Recorded data:
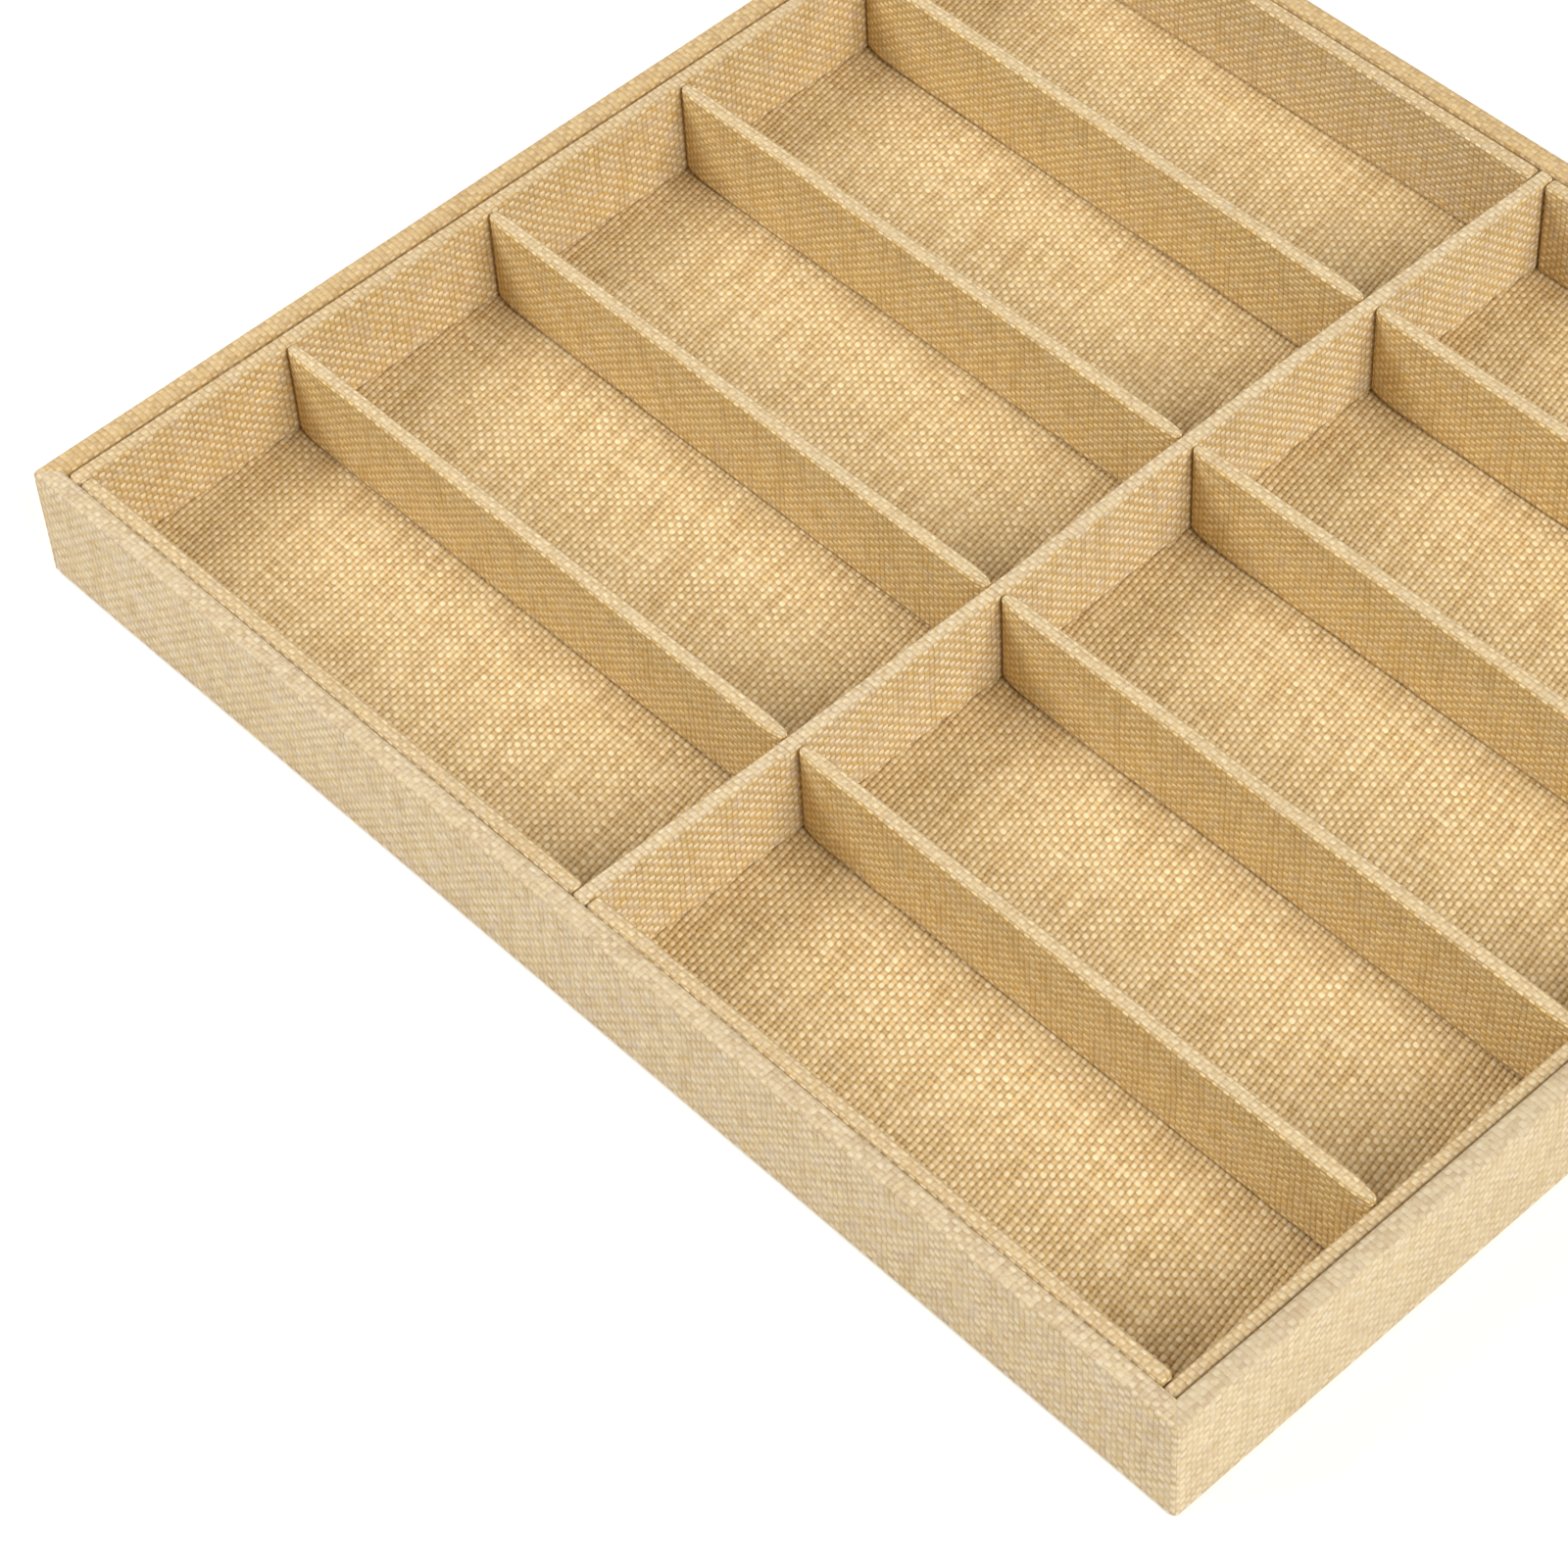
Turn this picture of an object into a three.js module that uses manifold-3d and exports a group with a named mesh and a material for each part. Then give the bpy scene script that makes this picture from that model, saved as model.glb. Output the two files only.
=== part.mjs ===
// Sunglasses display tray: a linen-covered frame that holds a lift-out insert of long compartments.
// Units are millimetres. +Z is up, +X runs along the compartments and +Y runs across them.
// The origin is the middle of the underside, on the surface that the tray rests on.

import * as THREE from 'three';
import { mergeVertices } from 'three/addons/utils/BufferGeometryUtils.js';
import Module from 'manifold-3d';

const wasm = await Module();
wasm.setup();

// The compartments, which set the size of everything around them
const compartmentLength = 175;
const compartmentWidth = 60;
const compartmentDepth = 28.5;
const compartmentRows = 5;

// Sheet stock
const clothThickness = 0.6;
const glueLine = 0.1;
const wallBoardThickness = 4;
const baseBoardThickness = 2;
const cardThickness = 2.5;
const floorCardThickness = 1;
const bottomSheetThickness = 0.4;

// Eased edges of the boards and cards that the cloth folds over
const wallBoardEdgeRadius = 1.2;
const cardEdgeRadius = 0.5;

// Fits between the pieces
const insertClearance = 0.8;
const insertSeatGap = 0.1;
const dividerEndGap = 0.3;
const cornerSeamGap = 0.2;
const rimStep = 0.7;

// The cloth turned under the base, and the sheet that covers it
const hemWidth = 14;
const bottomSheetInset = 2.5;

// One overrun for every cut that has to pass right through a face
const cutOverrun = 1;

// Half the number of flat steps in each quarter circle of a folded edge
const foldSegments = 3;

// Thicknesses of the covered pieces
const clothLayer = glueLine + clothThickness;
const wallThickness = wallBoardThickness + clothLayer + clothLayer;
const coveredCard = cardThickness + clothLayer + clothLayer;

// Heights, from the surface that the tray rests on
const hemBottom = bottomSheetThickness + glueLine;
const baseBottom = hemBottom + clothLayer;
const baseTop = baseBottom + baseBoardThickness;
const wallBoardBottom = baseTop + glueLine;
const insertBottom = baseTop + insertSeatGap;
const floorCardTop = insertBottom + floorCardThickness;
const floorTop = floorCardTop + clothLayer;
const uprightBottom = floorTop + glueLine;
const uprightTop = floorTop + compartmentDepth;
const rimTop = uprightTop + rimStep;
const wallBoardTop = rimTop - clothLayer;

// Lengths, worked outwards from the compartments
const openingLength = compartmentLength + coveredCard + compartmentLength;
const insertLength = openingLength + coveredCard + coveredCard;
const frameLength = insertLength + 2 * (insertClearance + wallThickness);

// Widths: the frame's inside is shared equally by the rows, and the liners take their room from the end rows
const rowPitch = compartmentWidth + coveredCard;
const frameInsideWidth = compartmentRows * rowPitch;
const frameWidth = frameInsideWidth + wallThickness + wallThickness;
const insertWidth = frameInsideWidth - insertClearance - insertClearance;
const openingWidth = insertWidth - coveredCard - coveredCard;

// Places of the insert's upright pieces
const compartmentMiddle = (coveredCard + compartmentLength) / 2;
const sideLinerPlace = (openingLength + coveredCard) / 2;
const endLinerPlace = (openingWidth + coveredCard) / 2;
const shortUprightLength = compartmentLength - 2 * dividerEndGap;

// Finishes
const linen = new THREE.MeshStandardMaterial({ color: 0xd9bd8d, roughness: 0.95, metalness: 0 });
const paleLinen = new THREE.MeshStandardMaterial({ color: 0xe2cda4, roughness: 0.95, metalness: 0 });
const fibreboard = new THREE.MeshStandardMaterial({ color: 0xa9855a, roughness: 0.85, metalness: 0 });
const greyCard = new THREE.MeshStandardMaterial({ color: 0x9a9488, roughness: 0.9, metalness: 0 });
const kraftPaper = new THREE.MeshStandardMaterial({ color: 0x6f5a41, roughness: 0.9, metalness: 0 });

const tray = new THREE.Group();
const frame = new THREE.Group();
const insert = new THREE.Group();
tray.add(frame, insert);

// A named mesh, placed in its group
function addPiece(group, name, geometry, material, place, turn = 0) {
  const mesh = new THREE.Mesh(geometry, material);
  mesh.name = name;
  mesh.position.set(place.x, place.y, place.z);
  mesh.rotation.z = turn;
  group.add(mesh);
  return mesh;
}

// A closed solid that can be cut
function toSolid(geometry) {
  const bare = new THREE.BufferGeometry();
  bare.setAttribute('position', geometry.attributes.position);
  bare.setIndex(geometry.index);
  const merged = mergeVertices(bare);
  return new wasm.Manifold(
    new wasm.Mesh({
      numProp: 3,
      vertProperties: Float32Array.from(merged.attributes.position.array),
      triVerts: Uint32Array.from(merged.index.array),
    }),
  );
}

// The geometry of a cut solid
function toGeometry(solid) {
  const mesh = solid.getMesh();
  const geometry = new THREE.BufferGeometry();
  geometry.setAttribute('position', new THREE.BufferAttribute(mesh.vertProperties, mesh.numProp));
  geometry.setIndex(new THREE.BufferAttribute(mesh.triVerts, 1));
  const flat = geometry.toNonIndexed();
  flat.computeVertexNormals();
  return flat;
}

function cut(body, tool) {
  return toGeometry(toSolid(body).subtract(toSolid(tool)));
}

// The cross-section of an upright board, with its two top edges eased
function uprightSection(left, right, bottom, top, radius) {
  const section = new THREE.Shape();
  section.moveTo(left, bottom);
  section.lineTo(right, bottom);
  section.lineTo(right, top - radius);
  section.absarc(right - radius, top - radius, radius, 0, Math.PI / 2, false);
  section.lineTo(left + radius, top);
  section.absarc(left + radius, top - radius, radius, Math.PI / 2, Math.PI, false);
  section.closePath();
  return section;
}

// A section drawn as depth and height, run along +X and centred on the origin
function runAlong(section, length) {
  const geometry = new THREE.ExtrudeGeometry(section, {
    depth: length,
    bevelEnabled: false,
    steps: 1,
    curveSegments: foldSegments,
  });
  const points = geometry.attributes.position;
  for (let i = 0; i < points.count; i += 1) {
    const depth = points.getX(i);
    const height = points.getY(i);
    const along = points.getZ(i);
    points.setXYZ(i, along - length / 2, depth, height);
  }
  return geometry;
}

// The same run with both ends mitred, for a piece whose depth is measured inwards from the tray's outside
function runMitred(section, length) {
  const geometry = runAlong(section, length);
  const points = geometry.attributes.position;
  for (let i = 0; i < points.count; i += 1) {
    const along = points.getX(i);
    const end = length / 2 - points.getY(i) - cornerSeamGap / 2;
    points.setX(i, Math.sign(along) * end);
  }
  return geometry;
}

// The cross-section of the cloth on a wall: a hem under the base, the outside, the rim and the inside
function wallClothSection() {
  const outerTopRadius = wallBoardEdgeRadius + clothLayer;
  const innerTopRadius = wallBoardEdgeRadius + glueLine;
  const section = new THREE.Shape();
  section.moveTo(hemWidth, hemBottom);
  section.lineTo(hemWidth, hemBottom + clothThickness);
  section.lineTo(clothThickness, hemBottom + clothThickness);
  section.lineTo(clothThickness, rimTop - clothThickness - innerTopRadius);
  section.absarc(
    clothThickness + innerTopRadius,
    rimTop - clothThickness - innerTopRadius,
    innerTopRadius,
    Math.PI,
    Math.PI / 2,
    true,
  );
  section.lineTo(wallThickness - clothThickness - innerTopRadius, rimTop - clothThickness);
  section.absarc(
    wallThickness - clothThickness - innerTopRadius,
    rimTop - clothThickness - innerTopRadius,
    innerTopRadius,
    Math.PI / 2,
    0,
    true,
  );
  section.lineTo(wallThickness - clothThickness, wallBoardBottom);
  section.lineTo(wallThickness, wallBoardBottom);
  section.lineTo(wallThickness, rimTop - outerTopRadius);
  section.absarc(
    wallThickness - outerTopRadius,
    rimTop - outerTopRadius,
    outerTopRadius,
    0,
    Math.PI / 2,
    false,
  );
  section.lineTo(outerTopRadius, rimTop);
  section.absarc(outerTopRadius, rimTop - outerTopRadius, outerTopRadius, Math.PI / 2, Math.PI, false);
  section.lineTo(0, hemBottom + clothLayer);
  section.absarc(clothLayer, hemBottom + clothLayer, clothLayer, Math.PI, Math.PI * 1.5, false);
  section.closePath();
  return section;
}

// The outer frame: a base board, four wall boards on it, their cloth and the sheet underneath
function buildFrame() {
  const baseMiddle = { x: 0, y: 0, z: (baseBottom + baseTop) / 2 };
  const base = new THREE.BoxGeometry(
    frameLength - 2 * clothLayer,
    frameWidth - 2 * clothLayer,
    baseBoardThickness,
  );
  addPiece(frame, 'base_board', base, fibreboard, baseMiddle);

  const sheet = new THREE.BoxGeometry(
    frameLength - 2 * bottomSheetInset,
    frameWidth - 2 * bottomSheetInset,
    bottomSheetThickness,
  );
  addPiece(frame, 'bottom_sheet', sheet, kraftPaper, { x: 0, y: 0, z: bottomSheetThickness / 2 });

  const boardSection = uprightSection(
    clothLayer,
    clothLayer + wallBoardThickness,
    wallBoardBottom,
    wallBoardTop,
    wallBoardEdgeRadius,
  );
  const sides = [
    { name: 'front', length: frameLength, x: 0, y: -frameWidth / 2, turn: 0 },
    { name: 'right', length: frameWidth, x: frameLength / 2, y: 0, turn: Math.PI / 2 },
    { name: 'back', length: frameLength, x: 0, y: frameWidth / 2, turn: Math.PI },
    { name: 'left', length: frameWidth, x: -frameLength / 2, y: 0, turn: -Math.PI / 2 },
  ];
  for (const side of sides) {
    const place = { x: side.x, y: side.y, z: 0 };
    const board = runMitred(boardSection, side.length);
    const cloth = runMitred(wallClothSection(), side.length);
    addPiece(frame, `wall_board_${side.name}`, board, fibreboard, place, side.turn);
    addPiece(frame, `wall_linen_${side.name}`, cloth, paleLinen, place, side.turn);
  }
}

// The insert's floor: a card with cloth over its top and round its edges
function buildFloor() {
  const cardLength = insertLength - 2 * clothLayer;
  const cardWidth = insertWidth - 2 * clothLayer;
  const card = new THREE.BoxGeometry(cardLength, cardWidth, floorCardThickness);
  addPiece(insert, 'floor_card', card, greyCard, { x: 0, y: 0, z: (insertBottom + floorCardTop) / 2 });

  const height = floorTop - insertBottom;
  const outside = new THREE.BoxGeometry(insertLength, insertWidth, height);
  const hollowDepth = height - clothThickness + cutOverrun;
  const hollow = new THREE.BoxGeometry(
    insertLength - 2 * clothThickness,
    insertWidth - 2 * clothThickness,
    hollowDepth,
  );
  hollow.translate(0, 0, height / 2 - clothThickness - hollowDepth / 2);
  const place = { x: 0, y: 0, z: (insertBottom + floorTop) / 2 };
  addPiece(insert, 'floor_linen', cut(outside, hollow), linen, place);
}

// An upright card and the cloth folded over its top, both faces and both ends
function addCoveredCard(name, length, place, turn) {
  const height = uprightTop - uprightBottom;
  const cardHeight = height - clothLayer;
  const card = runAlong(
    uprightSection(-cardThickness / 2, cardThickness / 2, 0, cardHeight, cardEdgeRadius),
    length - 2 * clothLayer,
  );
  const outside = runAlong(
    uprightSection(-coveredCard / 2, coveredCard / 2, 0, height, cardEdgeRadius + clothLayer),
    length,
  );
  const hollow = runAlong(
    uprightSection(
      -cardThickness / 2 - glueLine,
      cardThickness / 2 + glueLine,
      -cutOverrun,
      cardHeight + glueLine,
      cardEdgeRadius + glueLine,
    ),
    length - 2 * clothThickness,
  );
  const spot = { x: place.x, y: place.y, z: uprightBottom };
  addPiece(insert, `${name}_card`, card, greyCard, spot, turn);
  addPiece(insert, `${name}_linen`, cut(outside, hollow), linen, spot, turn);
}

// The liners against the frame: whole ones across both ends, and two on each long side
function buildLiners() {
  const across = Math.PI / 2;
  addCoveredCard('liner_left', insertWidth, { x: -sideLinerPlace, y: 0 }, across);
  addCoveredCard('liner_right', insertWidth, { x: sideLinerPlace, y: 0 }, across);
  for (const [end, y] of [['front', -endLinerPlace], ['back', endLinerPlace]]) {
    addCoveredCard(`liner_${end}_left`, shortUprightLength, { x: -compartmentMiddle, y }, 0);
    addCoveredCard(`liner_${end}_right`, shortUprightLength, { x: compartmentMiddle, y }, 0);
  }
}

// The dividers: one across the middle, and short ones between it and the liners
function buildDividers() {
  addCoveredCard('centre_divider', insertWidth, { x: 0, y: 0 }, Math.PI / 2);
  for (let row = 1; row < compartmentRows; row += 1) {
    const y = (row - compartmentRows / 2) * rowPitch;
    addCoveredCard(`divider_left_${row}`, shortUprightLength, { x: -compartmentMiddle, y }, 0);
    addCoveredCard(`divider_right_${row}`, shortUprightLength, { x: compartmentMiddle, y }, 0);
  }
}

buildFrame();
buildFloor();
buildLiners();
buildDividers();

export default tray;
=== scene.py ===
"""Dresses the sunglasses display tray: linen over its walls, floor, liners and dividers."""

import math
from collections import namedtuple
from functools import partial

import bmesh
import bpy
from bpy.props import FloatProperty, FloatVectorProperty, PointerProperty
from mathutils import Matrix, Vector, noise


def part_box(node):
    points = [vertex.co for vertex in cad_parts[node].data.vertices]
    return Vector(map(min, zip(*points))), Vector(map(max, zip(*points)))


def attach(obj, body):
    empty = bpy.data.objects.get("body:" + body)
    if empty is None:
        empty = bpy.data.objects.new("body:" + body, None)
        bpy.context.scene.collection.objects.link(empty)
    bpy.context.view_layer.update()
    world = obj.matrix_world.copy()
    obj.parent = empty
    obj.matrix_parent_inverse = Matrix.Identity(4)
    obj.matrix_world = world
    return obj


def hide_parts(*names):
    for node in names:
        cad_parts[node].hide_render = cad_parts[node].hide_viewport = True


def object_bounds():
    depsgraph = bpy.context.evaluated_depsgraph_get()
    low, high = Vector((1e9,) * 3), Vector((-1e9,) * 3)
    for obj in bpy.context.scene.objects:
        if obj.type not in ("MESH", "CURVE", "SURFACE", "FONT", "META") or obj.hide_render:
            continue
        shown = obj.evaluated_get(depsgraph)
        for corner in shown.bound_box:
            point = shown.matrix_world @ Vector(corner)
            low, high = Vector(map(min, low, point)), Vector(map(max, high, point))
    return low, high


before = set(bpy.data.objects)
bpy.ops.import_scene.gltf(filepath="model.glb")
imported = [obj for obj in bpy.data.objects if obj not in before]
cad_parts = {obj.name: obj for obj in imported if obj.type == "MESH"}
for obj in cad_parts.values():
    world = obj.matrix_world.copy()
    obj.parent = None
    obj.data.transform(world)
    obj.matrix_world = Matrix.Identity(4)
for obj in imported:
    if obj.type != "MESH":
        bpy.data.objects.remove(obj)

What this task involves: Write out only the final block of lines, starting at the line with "bpy.context.view_layer.update()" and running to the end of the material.

Response:
    bpy.context.view_layer.update()
    world = obj.matrix_world.copy()
    obj.parent = empty
    obj.matrix_parent_inverse = Matrix.Identity(4)
    obj.matrix_world = world
    return obj


def hide_parts(*names):
    for node in names:
        cad_parts[node].hide_render = cad_parts[node].hide_viewport = True


def object_bounds():
    depsgraph = bpy.context.evaluated_depsgraph_get()
    low, high = Vector((1e9,) * 3), Vector((-1e9,) * 3)
    for obj in bpy.context.scene.objects:
        if obj.type not in ("MESH", "CURVE", "SURFACE", "FONT", "META") or obj.hide_render:
            continue
        shown = obj.evaluated_get(depsgraph)
        for corner in shown.bound_box:
            point = shown.matrix_world @ Vector(corner)
            low, high = Vector(map(min, low, point)), Vector(map(max, high, point))
    return low, high


before = set(bpy.data.objects)
bpy.ops.import_scene.gltf(filepath="model.glb")
imported = [obj for obj in bpy.data.objects if obj not in before]
cad_parts = {obj.name: obj for obj in imported if obj.type == "MESH"}
for obj in cad_parts.values():
    world = obj.matrix_world.copy()
    obj.parent = None
    obj.data.transform(world)
    obj.matrix_world = Matrix.Identity(4)
for obj in imported:
    if obj.type != "MESH":
        bpy.data.objects.remove(obj)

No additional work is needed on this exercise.